- **GOAL**: For the listing that follows, give again exactly the lines from the one with "revolve(axis=Axis((chamber_face_x, lever_y, rod_z), (1, 0, 0)))" to the one with "obj.matrix_parent_inverse = Matrix.Identity(4)", including both.
● ● ● ●
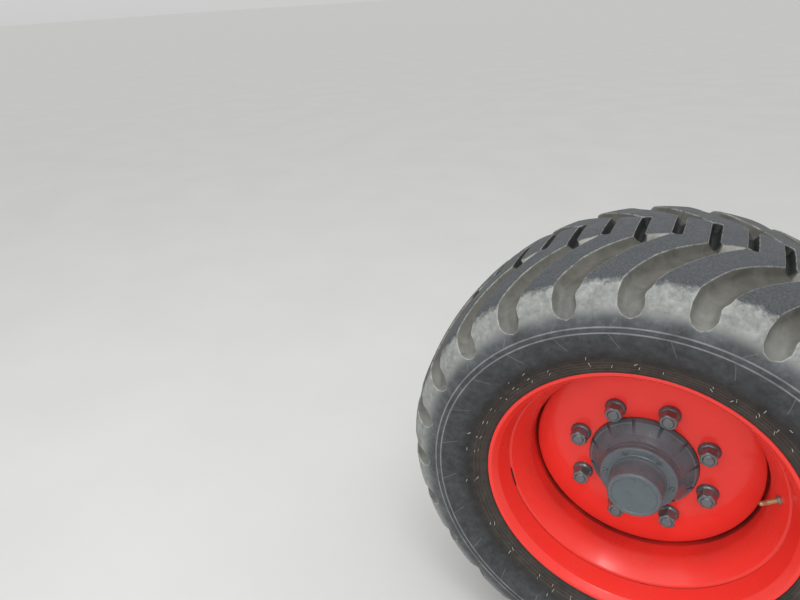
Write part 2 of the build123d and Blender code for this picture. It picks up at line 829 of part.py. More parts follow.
# Brake chamber: two pressed shells in a clamp band, bored for the push rod
chamber_plane = Plane(origin=(chamber_face_x, lever_y, rod_z), x_dir=(-1, 0, 0), z_dir=(0, -1, 0))
with BuildPart() as brake_chamber:
    with BuildSketch(chamber_plane):
        with BuildLine():
            rod_bore = rod_radius + rod_guide_clearance
            band_start = chamber_band_place - chamber_band_width / 2
            band_end = chamber_band_place + chamber_band_width / 2
            Polyline(
                (0, rod_bore),
                (0, chamber_neck_radius),
                (band_start / 2, chamber_radius - chamber_shoulder),
                (band_start, chamber_radius),
                (band_start, chamber_band_radius),
                (band_end, chamber_band_radius),
                (band_end, chamber_radius),
                (chamber_depth - chamber_end, chamber_radius - chamber_draft),
                (chamber_depth, chamber_neck_radius),
                (chamber_depth, port_radius),
                (chamber_depth - port_depth, port_radius),
                (chamber_depth - port_depth, 0),
                (rod_tail + moving_gap, 0),
                (rod_tail + moving_gap, rod_bore),
                close=True,
            )
        make_face()
    revolve(axis=Axis((chamber_face_x, lever_y, rod_z), (1, 0, 0)))
brake_chamber.part.label = "brake_chamber"
export_step(brake_chamber.part, "parts/brake_chamber.step")
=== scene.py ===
from functools import partial
from math import cos, pi, radians, sin, tan
import bmesh
import bpy
import numpy as np
from mathutils import Matrix, Vector


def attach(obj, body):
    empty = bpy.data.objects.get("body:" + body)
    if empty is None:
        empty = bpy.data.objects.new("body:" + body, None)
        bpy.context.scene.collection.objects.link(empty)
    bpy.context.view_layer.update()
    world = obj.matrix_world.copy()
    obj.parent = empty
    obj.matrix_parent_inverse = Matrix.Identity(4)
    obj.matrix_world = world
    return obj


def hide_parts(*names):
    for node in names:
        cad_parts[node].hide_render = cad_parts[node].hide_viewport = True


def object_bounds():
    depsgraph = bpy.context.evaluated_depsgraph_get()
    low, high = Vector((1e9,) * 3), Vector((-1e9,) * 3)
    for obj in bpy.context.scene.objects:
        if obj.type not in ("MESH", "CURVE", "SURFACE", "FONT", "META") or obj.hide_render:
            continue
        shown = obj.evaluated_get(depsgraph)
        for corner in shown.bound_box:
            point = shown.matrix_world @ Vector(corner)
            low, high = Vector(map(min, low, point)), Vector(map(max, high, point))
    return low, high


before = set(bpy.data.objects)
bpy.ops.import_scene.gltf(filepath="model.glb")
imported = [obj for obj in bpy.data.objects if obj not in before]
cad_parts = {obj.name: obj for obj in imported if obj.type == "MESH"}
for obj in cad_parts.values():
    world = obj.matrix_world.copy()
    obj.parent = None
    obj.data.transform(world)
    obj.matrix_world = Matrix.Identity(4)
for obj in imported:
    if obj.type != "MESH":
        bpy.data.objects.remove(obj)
cad_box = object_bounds()
scene = bpy.context.scene
scene.view_settings.view_transform = "Standard"

# --------------------------------------
# Camera, floor and light: the photograph's viewing angle, from outboard and above, with the
# wheel cut by the right and bottom edges. A pale floor under the tyre and a soft sky overhead.


def new_object(name, data, material=None):
    """A new object at the origin of the frame, with its material if it has one."""
    made = bpy.data.objects.new(name, data)
    scene.collection.objects.link(made)
    if material:
        data.materials.append(material)
    return made


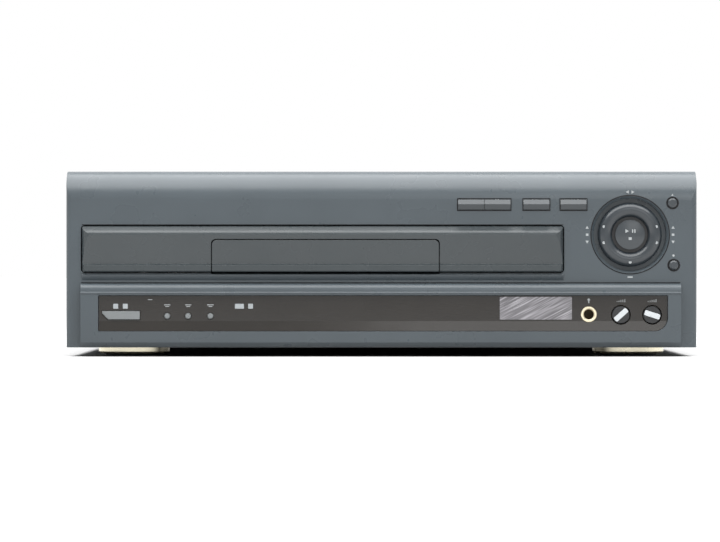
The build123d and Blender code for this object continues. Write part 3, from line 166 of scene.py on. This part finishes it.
● ● ● ●
- **TASK SOLUTION**:
    revolve(axis=Axis((chamber_face_x, lever_y, rod_z), (1, 0, 0)))
brake_chamber.part.label = "brake_chamber"
export_step(brake_chamber.part, "parts/brake_chamber.step")
=== scene.py ===
from functools import partial
from math import cos, pi, radians, sin, tan
import bmesh
import bpy
import numpy as np
from mathutils import Matrix, Vector


def attach(obj, body):
    empty = bpy.data.objects.get("body:" + body)
    if empty is None:
        empty = bpy.data.objects.new("body:" + body, None)
        bpy.context.scene.collection.objects.link(empty)
    bpy.context.view_layer.update()
    world = obj.matrix_world.copy()
    obj.parent = empty
    obj.matrix_parent_inverse = Matrix.Identity(4)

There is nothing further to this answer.